God’s reign in this world is much more than matters of the soul. He is much more than a God of the spiritual. Body and Soul. This week I asked Kathie Harvey, our Administrative Assistant, to print out lists of those who are 80 and older in our congregation and those who are above 90. What she provided me confirmed what I already knew: If you want to live a long life you should join Ascension Lutheran Church. We have about 560 baptized members – 90 of us are 80 and older (25 of those 90 are 90 and above). I know that age isn’t the only factor for some ailments to the body but it is one of them. Who is going to take care of all of you – body and soul, as you live your life? I vote for the One who cares about us in total. I vote for the One who had compassion on the crowds and invited them to stay to feed on His word and delight in His miracles for their daily needs.
Our God takes care of body and soul. Jesus fed the souls of the people and He took care of their bodies, their bellies. In the Lord’s Prayer Jesus instructs us to ask God, and thank God, for daily bread – all that we need to support this body and life.
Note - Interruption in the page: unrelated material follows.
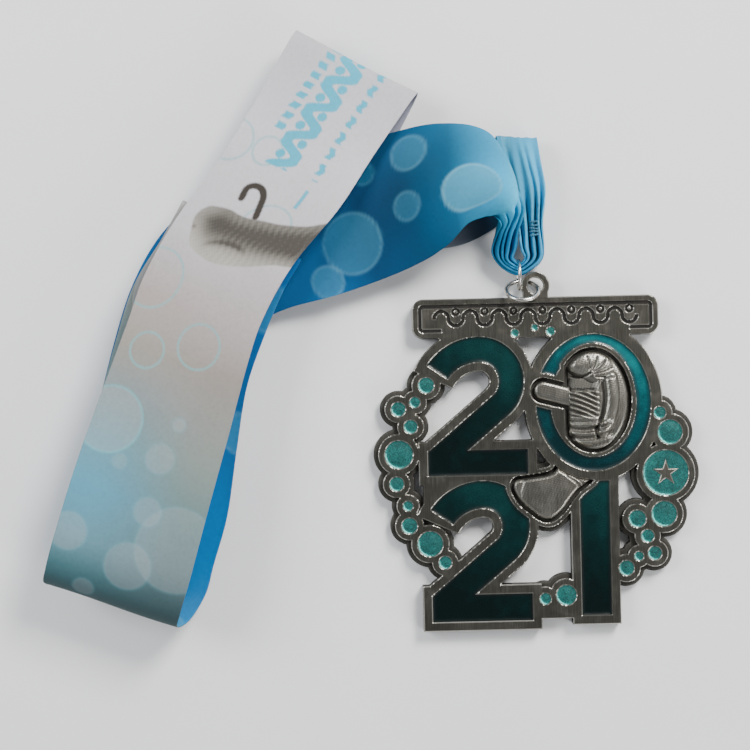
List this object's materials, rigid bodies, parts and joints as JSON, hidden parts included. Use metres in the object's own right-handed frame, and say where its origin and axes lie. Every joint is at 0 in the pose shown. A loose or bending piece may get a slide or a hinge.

Our God is compressive. He addresses every need. We take to Him our sin and know that Jesus has paid for them by His sacrifice. He calls us to trust in Jesus for eternal life for our souls and the day of resurrection of our bodies. He lifts our soul and spirit and body by His full salvation.
All-in. Fully engaged. That describes our God. Our God, our great God, blesses our body and soul everyday and eternally. Trust in Jesus for every need of body and soul. Amen!!